How To Cancel Your Merchant Account Without Incurring An ETF
Since ETFs cost so much, is there a way to cancel the contract without having to pay an ETF? Yes, there is, but you have to follow the rules of canceling very carefully.
The key word in early termination fee is early. This means that if you cancel your contract before the end of the contract, you will probably have to pay an ETF. Conversely, if you cancel the contract when it naturally ends (and before it automatically renews), then you won’t have to pay an ETF.
Most contracts are pretty specific in describing how to cancel, so be sure to read your contract. Check any and all updates to the contract as well. The following is a general procedure you can follow:
- Find out the precise date the contract ends. Finding this precise date can sometimes be a little confusing. With some of these contracts, the start date can be the date you signed the contract, the date the processor signed the contract, the date the processing service first started, or some other date specified on the application form. Usually, you can find the start date in the section called Term and Termination or similar. Once you find the start date, then count the length of the contract from that date to find the accurate end date. If your contract has automatically renewed, calculate the end date by taking the automatic renewal into account.
- Find out how many days in advance of the end date you have to notify the processor that you wish to cancel. Usually, this information is found in the Term and Termination (or similar) section of the contract. This number varies by contract, so always check to make sure, but often it is 90 or 30 days in advance. Calendar the date so you don’t miss this very important window. It’s usually OK to send the notice a little bit early but not a little bit late.
- Notify the processor. Be sure you notify the processor in the format they want (in writing), send it to the correct address (the official Notice Address in the contract), and send it through the proper carrier (e.g. first class US mail). You can find the official notice information typically near the end of the contract in a section called Notice. Follow the directions in this section exactly. If you usually deal with an account representative assigned to you, then you can certainly send this person a courtesy copy of your notice of cancellation, but it is not a substitute for the official notice.
- Follow up and check bank statements to ensure no more fees are charged. Just because you sent your notices correctly doesn’t mean that the processing company followed its internal procedures correctly. The notice could get lost internally and they could still charge you after you have officially canceled your contract. This is why you should monitor your account closely after the official termination date to make sure you are no longer charged. If you are charged, send them the proof you canceled correctly and ask for them to refund the extra charges.
In addition to the above steps, there are a few items you should keep in mind as you terminate your existing contract.
How To Find A Merchant Account With No ETF
The world would be a very poor place if you always have to work with a complicated contract from an old-line processor just so you can take credit card payments. Fortunately, there are processors that employ newer business models and can offer you a merchant account with month-to-month billing and no ETF. We typically like these processors more than the ones with complicated contracts, and we have reviewed quite a few of them.

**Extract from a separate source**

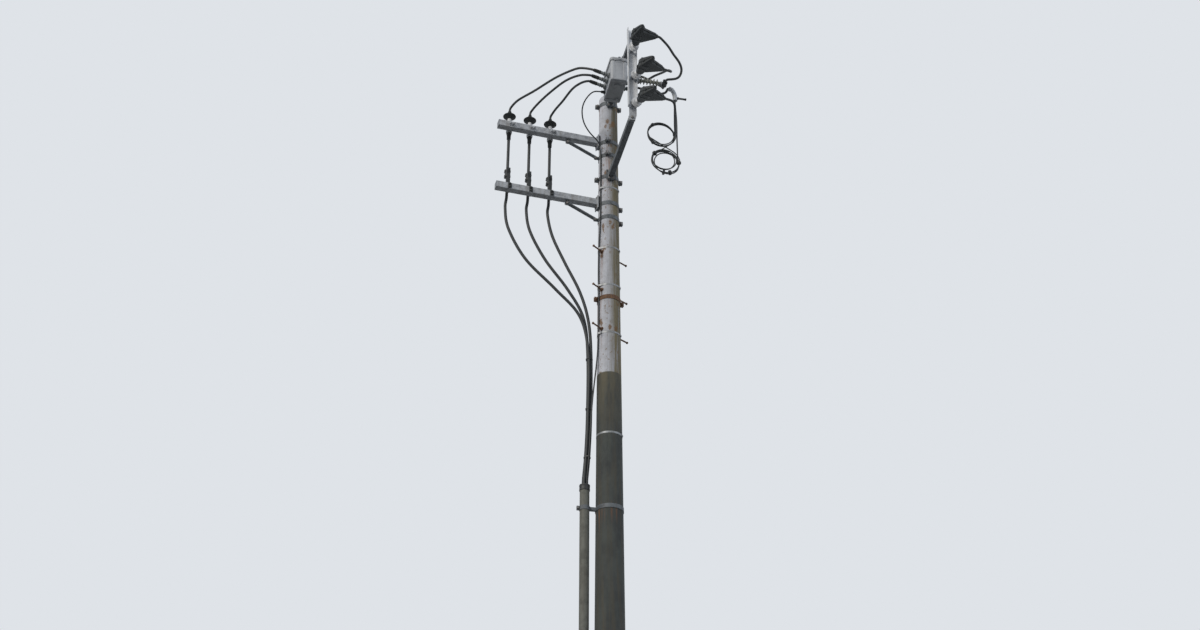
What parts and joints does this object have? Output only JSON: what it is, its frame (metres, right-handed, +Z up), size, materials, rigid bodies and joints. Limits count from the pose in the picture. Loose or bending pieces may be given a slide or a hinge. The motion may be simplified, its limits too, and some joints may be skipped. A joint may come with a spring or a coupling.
{
  "type": "concrete utility pole with a cable head",
  "caption": "Tapered concrete utility pole with a D-shaped steel arm, strain insulators in black covers, a box switch, side arms with cable terminations, and a riser conduit.",
  "frame": {"origin": "middle of the pole at ground level, on the foot's face", "axes": "+Z up the pole; the D-shaped arm with the line gear points along -Y; the side arms point along -X, turned 5 degrees towards -Y"},
  "size_m": [1.7407, 1.7603, 12.55],
  "materials": {
    "concrete": "matte, spun and weathered",
    "weathered_steel": "rusted",
    "galvanised_steel": "hot-dip zinc, dull",
    "dull_galvanised_steel": "old zinc, dark",
    "cap_plastic": "matte",
    "white_porcelain": "glazed",
    "grey_porcelain": "glazed, dusty",
    "black_cover": "matte",
    "black_fittings": "matte",
    "switch_paint": "semi-gloss paint",
    "grey_rubber": "matte",
    "black_rubber": "matte",
    "cable_sheath": "matte",
    "grey_sleeve": "matte",
    "conduit_steel": "weathered zinc",
    "stainless_strap": "bright"
  },
  "bodies": {
    "root": {"pole_shaft": "concrete", "pole_cap": "concrete", "step_bolts": "weathered_steel", "step_band": "weathered_steel", "upper_side_arm": "galvanised_steel", "lower_side_arm": "galvanised_steel", "side_arm_caps": "cap_plastic", "upper_arm_tie": "galvanised_steel", "lower_arm_tie": "galvanised_steel", "upper_arm_bands": "galvanised_steel", "lower_arm_bands": "galvanised_steel", "d_upper_beam": "galvanised_steel", "d_lower_beam": "dull_galvanised_steel", "d_upright": "galvanised_steel", "d_lower_joint": "galvanised_steel", "d_upper_band": "galvanised_steel", "d_lower_band": "galvanised_steel", "strain_insulator_top": "white_porcelain", "strain_insulator_middle": "white_porcelain", "strain_insulator_bottom": "white_porcelain", "clamp_cover_top": "black_cover", "clamp_cover_middle": "black_cover", "clamp_cover_bottom": "black_cover", "jumper_insulator": "grey_porcelain", "jumper_clamp": "black_fittings", "jumper_top": "cable_sheath", "switch_tank": "switch_paint", "switch_lid": "switch_paint", "switch_hangers": "galvanised_steel", "load_bushings": "grey_rubber", "line_bushings": "grey_rubber", "load_boots": "black_rubber", "line_boots": "black_rubber", "control_gland": "black_fittings", "load_lead_front": "cable_sheath", "load_lead_middle": "cable_sheath", "load_lead_rear": "cable_sheath", "line_lead_front": "cable_sheath", "line_lead_middle": "cable_sheath", "line_lead_rear": "cable_sheath", "termination_outer": "black_rubber", "termination_middle": "black_rubber", "termination_inner": "black_rubber", "termination_brackets": "galvanised_steel", "drop_cable_outer": "cable_sheath", "drop_cable_middle": "cable_sheath", "drop_cable_inner": "cable_sheath", "cable_cleats": "black_fittings", "control_cable": "cable_sheath", "spare_coils": "cable_sheath", "coil_feed": "cable_sheath", "coil_return": "cable_sheath", "coil_sleeve": "grey_sleeve", "riser_conduit": "conduit_steel", "riser_mouth": "black_fittings", "riser_bands": "galvanised_steel", "cable_straps": "stainless_strap"}
  },
  "joints": []
}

Most of these processors clearly state on their website that they do not charge an ETF. These processors include (among others) National Processing, Payment Depot, and Payline Data. In addition to no ETFs, hallmarks of these processors include transparent pricing, affordable hardware that can be bought outright, and great customer service. If you sign with these processors and then wish to leave, there are a few that might charge a small administrative fee of $20 for closing your account (e.g., Dharma Merchant Services). With others, you might have to wait until the end of a billing cycle and pay your monthly fee. On the whole and even with these small fees, these processors offer a much less painful way to end your business relationship with them.
Finally, sometimes, you might be able to negotiate a waiver of ETF with some processors. You have to negotiate this before you sign the contract, and there is usually a tradeoff. For instance, you may have to pay a higher processing rate or you may not get free hardware. If you do get a waiver, be sure to get it in writing and have it inserted in the agreement or your application for services. Otherwise, there is boilerplate language in most contracts that says all written or oral promises made before signing the agreement but are not in the agreement will not be honored.
For no ETF arrangements, merchant account providers are not your only option. You might wish to investigate third-party processors as well.
Look For Third-Party Processors With Pay-As-You-Go Billing
Instead of looking for merchant account providers, you might also consider third-party processors. These processors typically do not have ETFs. The three most popular of these third-party processors are Stripe, Square, and PayPal, and there are other white-label payments solutions bundled with software, if you look hard for them.
Third-party processors are able to offer merchants different deals because they have a slightly different business model. When you sign up with them, you don’t actually get your own dedicated merchant account, but this also allows you to start taking credit card payments right away. They typically offer flat-rate pricing of around 2.75% per swipe/dip/tap or 2.9% + $0.30 per online transaction. The price is pay-as-you go, with no monthly fees, and no ETF.
Before you sign with a third-party processor, be aware that there are also some negatives to working with them. One big complaint is that these processors are very risk-averse, so they can withhold payments to you or even suddenly terminate your account.
If you are just starting out and have a very low-volume business, these third-party processors are likely an excellent choice. Because they have no ETF, you can cancel at any time if you decide to graduate to a processor that can set you up with a dedicated merchant account.
There’s No Reason To Pay An Early Termination Fee
The business of credit card processing is changing quickly. These days, only the old-line established processors have long contracts with ETFs that penalize you for ending a contract early. Newer processors with different business models can offer you better deals, and you can easily shop around and avoid contracts with ETFs.
If you already have a contract with an ETF and wish to get out of the contract, you will have to read your contract carefully and follow some very specific steps to end the contract without paying the ETF. If the ETF amount is very high, it might be worth your time to contact a lawyer to help you find a safe way to end it without incurring any penalties. Look for a lawyer with commercial agreements or commercial litigation experience, and they should be able to help you with your contract.
Have you had to pay an ETF to get out of a payment processing contract? How was that experience?